→ **Stated exercise**:
Gather all lines in the records below that include the word "Continue".

→ **Supplied information**:

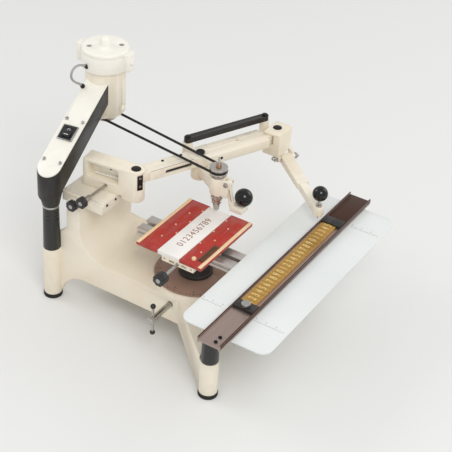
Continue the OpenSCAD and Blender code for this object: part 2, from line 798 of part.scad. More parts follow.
// Fork over the outer arm's end, lugs for the hinge pin below and a boss for the link rod
module tracer_block() color(cream) {
  fork_x0 = outer_at[0] - 27;
  fork_y0 = outer_at[1] - 21;
  difference() {
    union() {
      translate([fork_x0, fork_y0, hinge_z + 10]) cube([50, 36, bracket_top - hinge_z - 10]);
      at(outer_at + rod_off, holder_low) cylinder(d = rod_boss_d, h = rod_low - gap - holder_low);
      at(outer_at + [rod_off[0], 0], holder_low) translate([0, rod_off[1] / 2, 0])
        block(rod_boss_d - 4, rod_off[1], bar_low - gap - 2 - holder_low);
      at(outer_at + hinge_off, hinge_z) rotate([0, 0, tracer_turn + 90]) for (s = [-1, 1])
        translate([s * (barrel_l / 2 + gap + lug_t / 2), 0, 0]) {
          rotate([0, 90, 0]) translate([0, 0, -lug_t / 2]) cylinder(d = 17, h = lug_t);
          translate([0, 8, -2]) block(lug_t, 17, 14);
        }
    }
    at(outer_at, bar_low - gap) rotate([0, 0, bar_turn + 180])
      swept(neck_w + 2, neck_w + 1, 60, -carrier_swing, carrier_swing, bar_h + 2 * gap);
    at(outer_at, hinge_z + 16) cylinder(d = pivot_d, h = 80);
    at(outer_at, bracket_top - 2) cylinder(d = 17, h = 2 + eps);
    at(outer_at + rod_off, rod_z - 20) cylinder(d = rod_pin_d, h = 30);
    at(outer_at + hinge_off, hinge_z) rotate([0, 0, tracer_turn + 90]) rotate([0, 90, 0])
      translate([0, 0, -40]) cylinder(d = hinge_d + 2 * run, h = 80);
    // the tracer arm's barrel turns under the fork
    at(outer_at + hinge_off, hinge_z) rotate([0, 0, tracer_turn + 90]) rotate([0, 90, 0])
      translate([0, 0, -barrel_l / 2 - gap]) cylinder(d = barrel_d + 2, h = barrel_l + 2 * gap);
  }
}

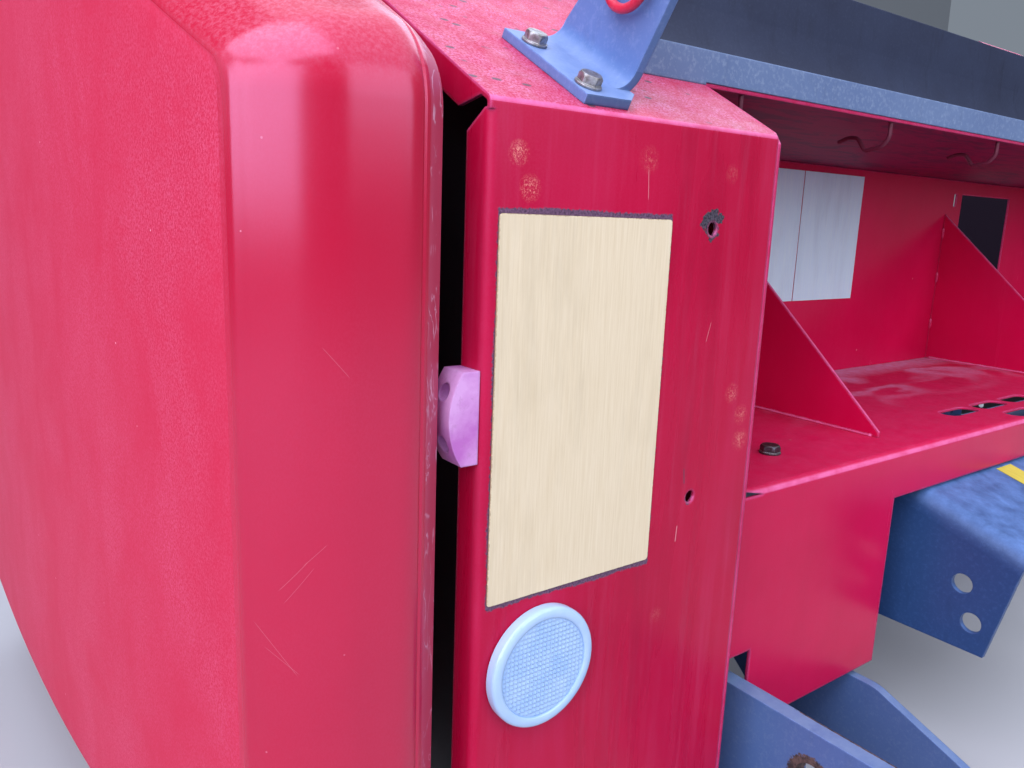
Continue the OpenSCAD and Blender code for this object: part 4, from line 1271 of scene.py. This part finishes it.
@dataclass
class CornerHousing:
    """One corner housing with its sign, reflector, buffer, roll bracket and lock pin."""

    side: Side
    lift: float = 0.2
    reflector_at: tuple[float, float] = (49.0, -59.0)
    reflector_r: float = 40.0
    reflector_t: float = 8.0
    reflector_rim: float = 7.5
    prism_pitch: float = 3.1
    prism_h: float = 0.75
    sign_t: float = 0.8
    sign_corner: float = 2.5
    pin_at: Place = (113.0, 52.0, 78.2)
    pin_ring_r: float = 17.0
    pin_ring_shift: float = 8.0
    pin_wire_r: float = 3.0

    def on_face(self, points: np.ndarray, at: tuple[float, float]) -> np.ndarray:
        """Stands a piece drawn flat on the housing's front face.

        Args:
            points: Points whose third coordinate is height off the face, in millimetres.
            at: Place of the drawing's origin on the face.

        Returns:
            Points in layout millimetres.
        """
        x, z, h = np.moveaxis(points, -1, 0)
        return np.stack([x + at[0], -h - self.lift, z + at[1]], axis=-1)

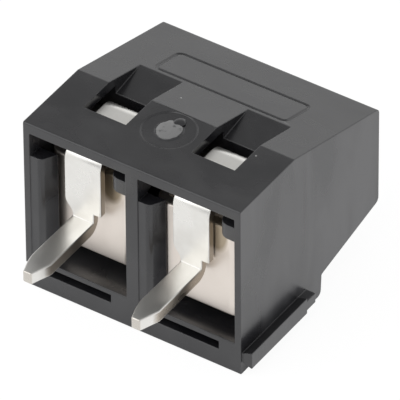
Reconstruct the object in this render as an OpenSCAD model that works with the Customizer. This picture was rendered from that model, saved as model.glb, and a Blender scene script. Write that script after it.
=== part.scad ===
// Two-pole screw terminal block for a printed circuit board.
// Each pole has a slotted screw that turns in place and lifts a threaded cage,
// and the cage clamps the wire up against a fixed current bar.
// Origin: on the board seat, midway between the two solder pins. +Z points away
// from the board, wires enter from -Y, and the poles lie along X.

/* [Body] */
// Distance between the two poles
pitch = 5.08; // [5:0.01:6]
// Overall length of the body from the wire face to the back face
body_l = 8.3; // [8:0.05:9]
// Height of the body above the board
body_h = 10; // [9.8:0.1:12]
// Distance from the pins to the back face
pin_back = 4.35; // [4.2:0.05:4.6]
// Height of the upright part of the back
back_upright = 3.85; // [3.5:0.05:4.2]
// How far the sloping back leans in at the top
back_lean = 1.7; // [1.2:0.05:1.9]
// Length of the flat top
top_l = 4.7; // [4.6:0.05:5]
// Height of the front block that holds the wire entries
ledge_z = 5.78; // [5.4:0.02:6]
// Depth of the ledge on top of the front block
ledge_l = 1; // [0.6:0.05:1.1]
// Fall of the ledge towards the wire face
ledge_fall = 0.06; // [0:0.02:0.3]
// Radius of the outer edges at the top and the shoulder
edge_r = 0.25; // [0.1:0.05:0.4]
// Radius of the outer edges around the board seat
seat_r = 0.08; // [0.02:0.02:0.2]

/* [Cells] */
// Thickness of the outer side walls, and half of the wall between the poles
side_wall = 0.29; // [0.25:0.01:0.4]
// Thickness of the upright back wall
back_wall = 0.5; // [0.4:0.05:0.6]
// Thickness of the front block from the wire face to the cell
front_wall = 1.5; // [1.4:0.05:1.6]
// How far the upper side guides for the cage stand in from the side walls
guide_rib = 0.1; // [0.05:0.01:0.15]
// Distance from the back of the cell to its upper, narrower part
guide_back = 1.25; // [1.2:0.05:1.4]
// Distance from the front of the cell to its upper, narrower part
guide_front = 0.45; // [0.3:0.05:0.55]
// Clearance between the cage and the guides around it
cage_gap = 0.1; // [0.06:0.01:0.12]
// Height of the space above the current bar at the back of the cell
step_rise = 0.45; // [0.3:0.05:0.8]
// Clearance above the cage when it is fully raised
lift_gap = 0.2; // [0.1:0.05:0.3]
// Thickness of the web under the screw well
web_t = 0.6; // [0.4:0.05:0.7]
// How far the stop under the cage stands out from the side wall at its top
stop_w = 0.88; // [0.6:0.02:1.1]
// How far the stop stands out at the board seat
stop_foot = 0.5; // [0.3:0.05:0.6]
// Distance from the back face to the stop under the cage
stop_back = 1.65; // [1.4:0.05:1.9]
// Gap between the stop and the cage
stop_gap = 0.05; // [0.03:0.01:0.1]
// Height of the stop and the corner rib above the board seat
stop_rise = 0.05; // [0.05:0.05:0.2]
// Radius of the stop's lower edge
stop_r = 0.3; // [0.1:0.05:0.35]
// Width of the rib in the back corner of each cell
rib_w = 0.8; // [0.5:0.02:0.9]
// Gap between the back wall and that rib
rib_back = 0.45; // [0.3:0.05:0.6]
// Radius of the rib's lower edge
rib_r = 0.46; // [0.2:0.02:0.5]

/* [Wire entries and windows] */
// Width of the wire entry where it reaches the cell
entry_w = 2.9; // [2.4:0.1:3.2]
// Height of the wire entry's lower edge above the floor of the lowered cage
entry_rise = 0.45; // [0.3:0.05:0.6]
// How far the wire entry opens out on each side at the wire face
entry_flare = 0.45; // [0.2:0.05:0.5]
// Length of the flared part of the wire entry
flare_l = 0.8; // [0.4:0.1:1]
// Width of the slot in the seat behind the wire face
rim_slot_w = 3; // [2:0.1:3.4]
// Thickness of the slot in the seat
rim_slot_t = 0.4; // [0.3:0.01:0.5]
// Depth of the slot in the seat
rim_slot_z = 0.85; // [0.4:0.05:0.9]
// Skin between the cell and the slot in the seat
rim_skin = 0.24; // [0.2:0.02:0.3]
// Lead-in chamfer on the skin at the seat
rim_chamfer = 0.04; // [0.03:0.01:0.1]
// Clearance beside the contact in the back window
window_gap = 0.15; // [0.1:0.01:0.2]
// Distance from the middle of the contact to the middle of its window
window_side = 0.06; // [0:0.01:0.1]
// Height of the lower edge of the back window
window_low = 2.05; // [1.6:0.05:2.4]
// Height of the upper edge of the back window
window_top = 6.05; // [5.5:0.05:6.1]
// Depth of the window's ramp below the back face, at its lower end
ramp_depth = 0.87; // [0.7:0.01:1]

/* [Contact] */
// Thickness of the contact sheet
contact_t = 0.55; // [0.45:0.05:0.6]
// Thickness of the strip under the cage, which is pressed thinner
strip_t = 0.36; // [0.3:0.02:0.5]
// Inside radius of the bends in the contact
contact_bend = 0.2; // [0.1:0.05:0.25]
// Inside radius of the bend into the pin
pin_bend = 0.05; // [0.03:0.01:0.2]
// Height and length of the slanting part between the strip and the upright leg
leg_slope = 0.6; // [0.5:0.05:0.75]
// Width of the upright leg and the strip under the cage
leg_w = 1.7; // [1.5:0.1:1.9]
// Height of the strip above the board seat
strip_z = 0.35; // [0.25:0.05:0.45]
// Distance from the pins to the shoulder where the strip narrows
shoulder_y = 0.7; // [0.6:0.05:1]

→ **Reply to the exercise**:
Continue the OpenSCAD and Blender code for this object: part 2, from line 798 of part.scad. More parts follow.
Continue the OpenSCAD and Blender code for this object: part 4, from line 1271 of scene.py. This part finishes it.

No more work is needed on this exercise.